The Biden tapes - or rather the reaction to them - have done more damage to the institutional media than Joe Biden. They have revealed a media that cheers the censorship of revelations from these tapes, revels in spreading disinfo about them (“Russian operation”) and even sowing deliberate confusion in the minds of the public as an NBC “investigation” finding that a completely different, unrelated set of documents were mysteriously sourced did. (Thus NBC spent more time tracking down the provenance of some obscure documents that few if any were talking about, rather than the ones that were being highlighted: authenticated Hunter Biden emails/docs and a named corroborating witness who went on TV - rather than remaining in the shadows as an “anonymous source” - to allege Joe Biden was lying when he said he didn’t know about his family’s businesses.)
Hope that more principled journalists will have the financial opportunity to cast off their chains and go back to doing real journalism.
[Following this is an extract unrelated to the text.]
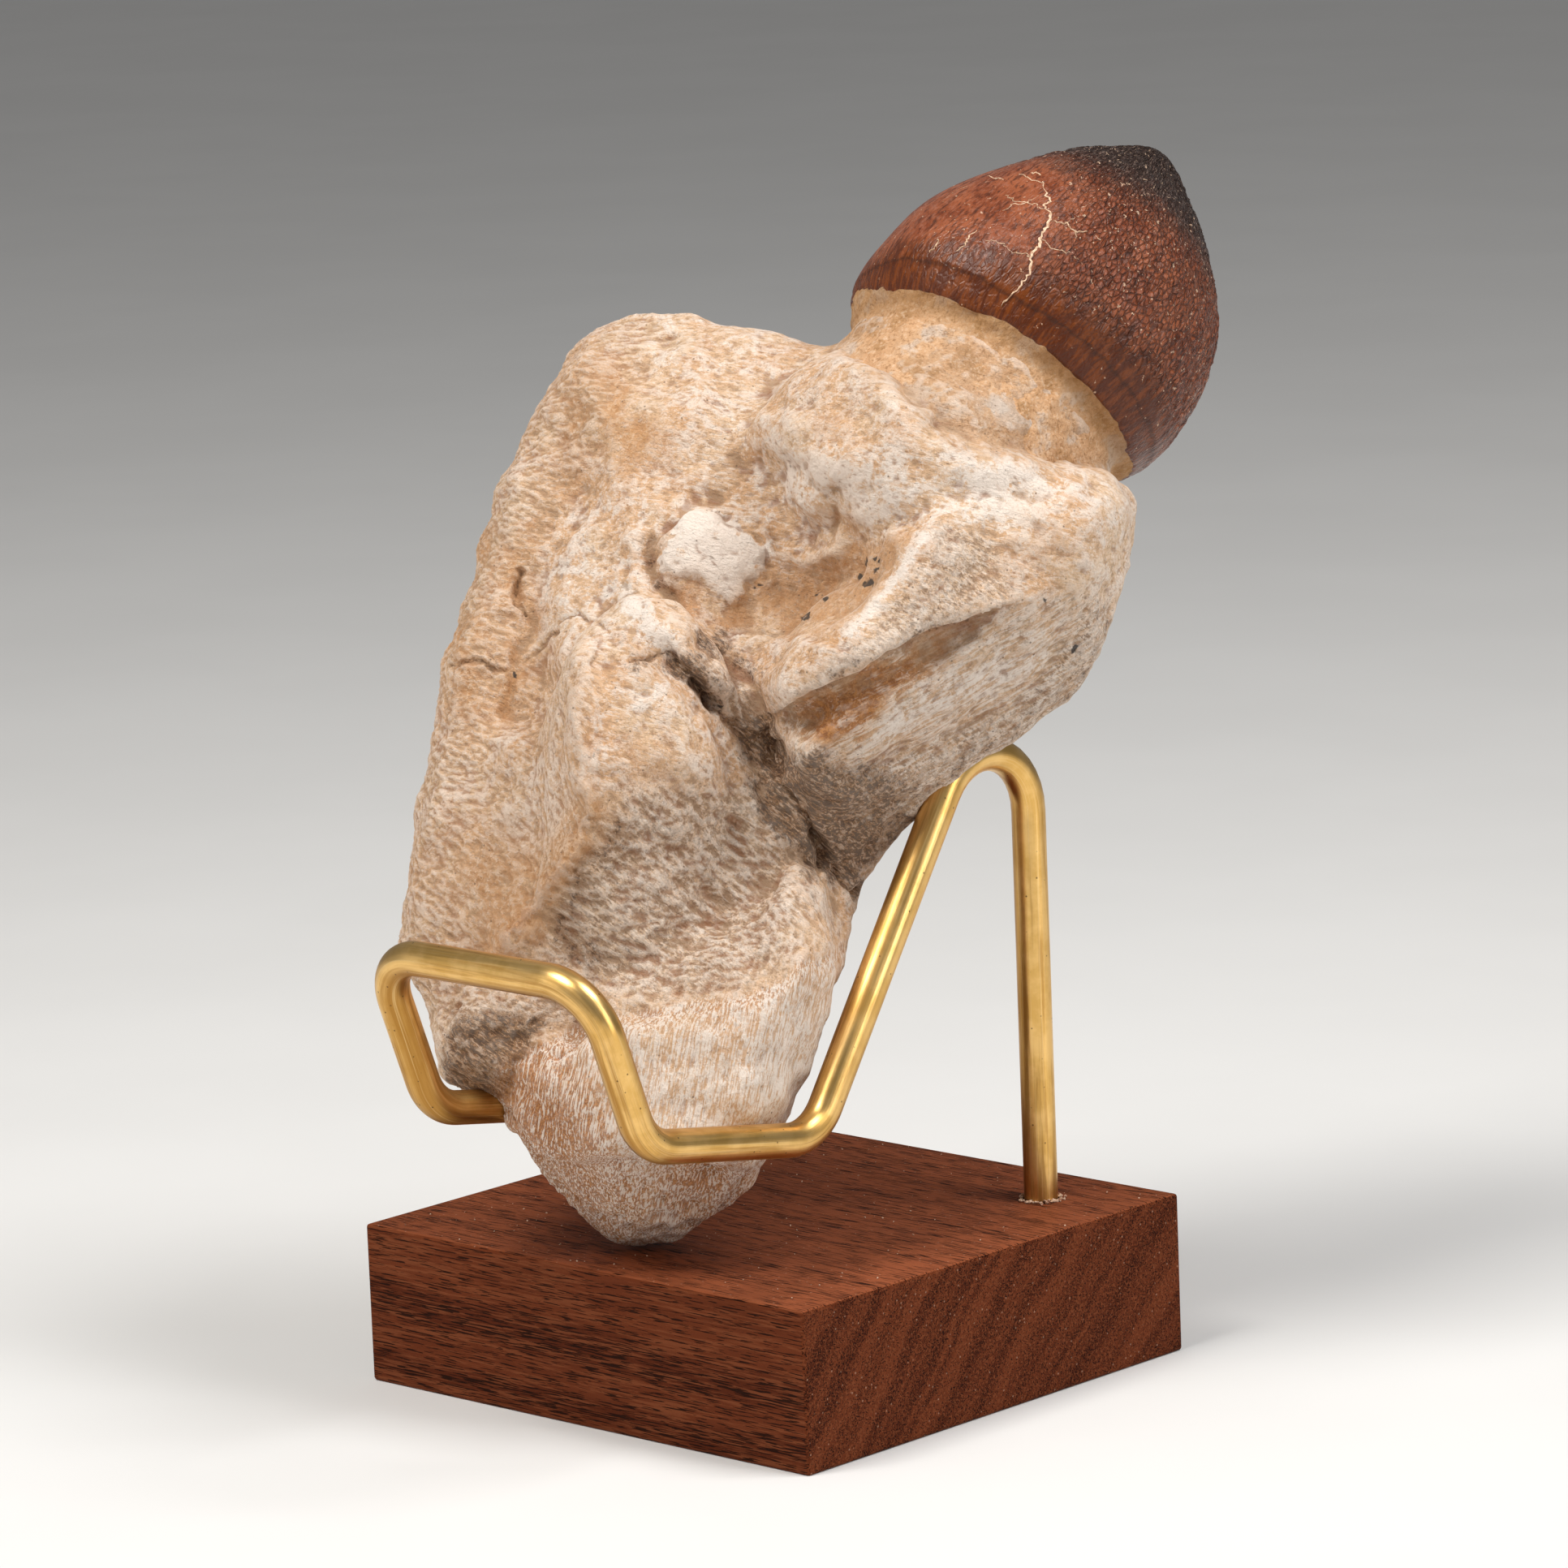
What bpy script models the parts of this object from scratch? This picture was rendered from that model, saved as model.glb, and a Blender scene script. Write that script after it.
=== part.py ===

Agreed re Tucker Carlson. He is also anti-illegal regime change wars. He offered pres. candidate Tulsi Gabbard a platform when few others would. Tucker Carlson is credited for influencing Trump to avoid a hot war with Iran. https://www.youtube.com/watch?v=unltD5gzd9I
As a leftist who can't stand Tucker Carlson, I'm still glad Glenn goes on his show because he reaches millions who otherwise wouldn't hear his important perspective. These comments are a testament to how successful he's been at reaching people on the right
Unlike decades past, when the media had more diversity in thought and socioeconomic class, the media now selects upper middle class ideological clones from far left academic silos.